Did you ever stop to think how many times the sacred writers told us to be glad, to rejoice always? In “Pollyanna” the play
which for months held immense audiences in New York spellbound, Pollyanna, that child of gladness, says: “If God took the
trouble to tell us eight hundred times to be glad and rejoice, He must want us to do it—some.”
“Rejoice evermore.” “Let the heart of them rejoice that seek the Lord,” “The joy of the Lord is your strength.” “Rejoice in
the Lord always; again I say rejoice.” “And your joy no man shall take from you.” “And your joy shall be full.”
Again and again these and similar expressions are repeated all through the Bible. We are not only told to rejoice and be glad,
but “to rejoice and be exceeding glad.” Surely God must have meant it—some. Struggles, disappointments, difficulties, are
not meant to make us sad, but to make us strong—for if we don’t whine and complain, we shall be given strength to overcome
all these.
When I hear people grumbling and complaining about trifles and magnifying molehills into mountains, I always think of an old
lady whose life had been full of sorrows and disappointments, but who never lost her cheerfulness and serenity. Being asked
one day the secret of her sweet optimism, she replied, “I keep a pleasure book. Early in life, I resolved that every night
I would record some pleasant experience which had come to me during the day. This has given me the habit of looking for the
glad things instead of the sad ones in my life. And so, no matter how dark the clouds, I have always been able to see a bit
of sunlight shining through.”
Many days, she said, it was hard to see the light because she had had a large family, and had lost every member of it. In
addition she had much illness, and many financial losses which left her very poor. But in spite of her afflictions and her
poverty she had managed to find something to be thankful for every day of her life.

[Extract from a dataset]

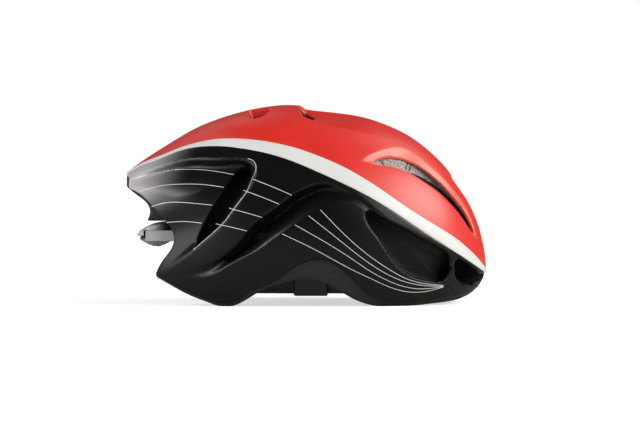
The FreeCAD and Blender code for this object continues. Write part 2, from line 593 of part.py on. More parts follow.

People who take life sadly, who see nothing “to rejoice and be glad” about, not only lose a tremendous amount of pleasure,
real enjoyment, but they seriously cripple their ability and impair their success. They are not normal, and, therefore, cannot
reach their maximum of strength and efficiency.
When I see people with gloomy minds attuned to sadness, who dwell exclusively on the serious side of life, I always feel like
turning them around so that they will face towards the light, so that they will look at life in a hopeful, expectant, happy
way, and let their shadows all fall behind them.
Mr. Schwab has always been a splendid example of the philosophy of happiness. He is one of the happiest men I have ever met!
In his younger days when he was struggling to get a foothold in business he was always bubbling over with happiness. This
constant flow of good spirits was one of the first things that attracted Mr. Carnegie’s attention. In the days of strike troubles
at the Homestead works it was young Schwab’s merry temper that kept Mr. Carnegie from giving way to serious despondency. When
the ironmaster felt very blue over the situation, the young man would sing Scotch songs for him and cheer him up, so that
Mr. Carnegie would slap him on the shoulder and say, “You’re all right, Charles, you’re all right !“
Over-seriousness depresses the mental faculties and tends to lower efficiency. It is the man who sings at his work, the one
who is bubbling over with gladness, with a sense of abounding vitality that is the normal, healthful, successful man.
Life should be full of play, even of fun, full of light and cheer. It would be if we knew how to live. If, like the old lady
who kept the pleasure book, and Pollyanna, the glad girl, we make a habit of looking for something to be glad about, we shall
very soon master the secret of happiness.
Let us “rejoice and be glad.” Let us cry with Pollyanna, “Just be glad—that’s the game.”